Details, Explanation and Meaning About Theater

Theater Guide, Meaning , Facts, Information and Description

Theater (American English) or Theatre (British English and widespread usage among theatre professionals in the US) is that branch of the performing arts concerned with acting out stories in front of an audience using combinations of speech, gesture, music, dance, sound and spectacle — indeed any one or more elements of the other performing arts. In addition to the standard narrative dialog style, theatre takes such forms as opera, ballet, mime, kabuki, classical Indian dance, Chinese opera, mummers' plays and pantomime. Here is a list of acting terms.

Table of contents
1 Overview of theatre
2 Genre of theatre
3 Theater building
4 Other topics
5 See also
6 External link

Overview of theatre

"Drama" is that branch of theatre in which speech, either from written text (plays or "dramatic literature") or improvised, is paramount. "Musical theatre" is a form of theatre combining music, songs, dance routines, and spoken dialogue. There is a particularly long tradition of political theatre, intended to educate audiences on contemporary issues and encourage social change. Various creeds, Catholicism for instance, have built upon the entertainment value of theatre and created (for example) passion plays, mystery plays and morality plays.

There is an enormous variety of philosophies, artistic processes, and theatrical approaches to creating plays and drama. Some are connected to political or spiritual ideologies, and some are based on purely "artistic" concerns. Some processes focus on story, some on theatre as an event, some on theatre as a catalyst for social change. According to Aristotle's seminal theatrical critique Poetics, there are six elements necessary for theatre. They are Plot, Character, Idea, Language, Song, and Spectacle. The 17th-century Spanish writer Lope de Vega wrote that for theatre one needs "three boards, two actors, and one passion." Others notable for their contribution to theatrical philosophy are Konstantin Stanislavski, Antonin Artaud, Bertolt Brecht, Orson Welles, Peter Brook, Jerzy Grotowski.

The most recognizable figures in theatre are the playwrights and actors, but theatre is a highly collaborative endeavor. Plays are usually produced by a production team that commonly includes a director, scenic or set designer, lighting designer, costume designer, sound designer, dramaturg, stage manager, and production manager. The artistic staff are assisted by technical theatre personnel who handle the creation and execution of the production.

Genre of theatre

There are a large variety of genre that writers, producers and directors can employ in theatre to suit a variety of tastes. These include the following:

"Musical" A theatrical genre in which the primary means of performance is through singing and music.

"Musical drama" A theatrical genre in which the primary means of performance is spoken text, complemented by singing and music.

"Domestic drama" Drama in which the focus is on the everyday domestic lives of people and their relationships in the community that they live in.

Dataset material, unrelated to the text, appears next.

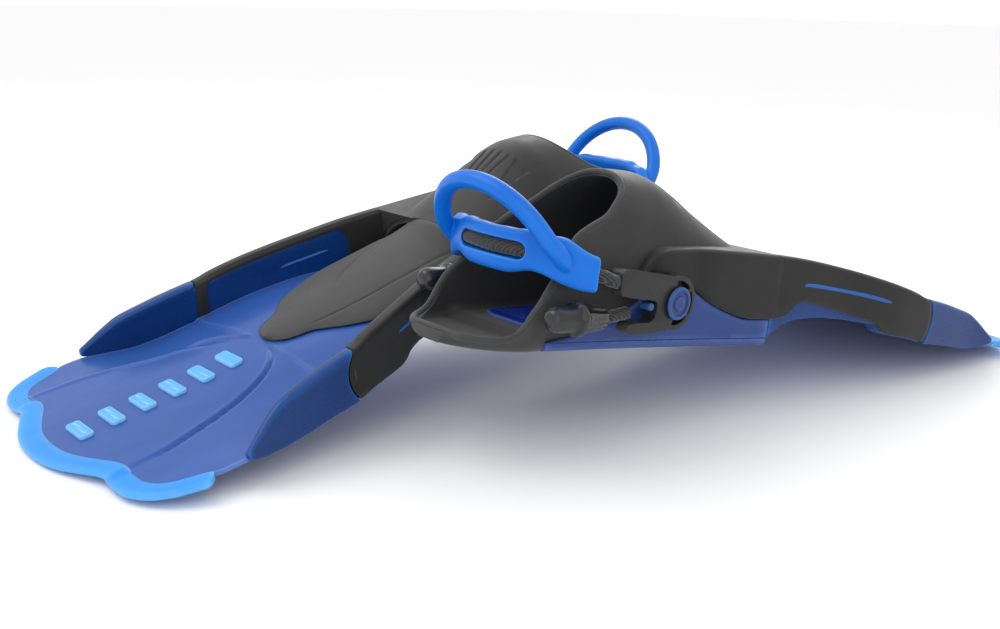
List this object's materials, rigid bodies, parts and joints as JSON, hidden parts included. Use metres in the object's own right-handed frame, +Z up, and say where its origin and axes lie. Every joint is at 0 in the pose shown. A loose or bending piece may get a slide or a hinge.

"Pantomime" A form of musical drama in which elements of dance, puppetry, slapstick and melodrama are combined to produce an entertaining and comic theatrical experience, often designed for children.

"Farce" A comic dramatic piece that uses highly improbable situations, stereotyped characters, extravagant exaggeration, and violent horseplay.

"Comedy" Comes from the Greek word komos which means celebration, revel or merrymaking. It does not necessarily mean funny, but more focuses on a problem that leads to some form of catastrophe which in the end has a happy and joyful outcome.

"Romantic comedy" A medley of clever scheming, calculated coincidence, and wondrous discovery, all of which contribute ultimately to making the events answer precisely to the hero's or heroine's wishes, with the focus on love.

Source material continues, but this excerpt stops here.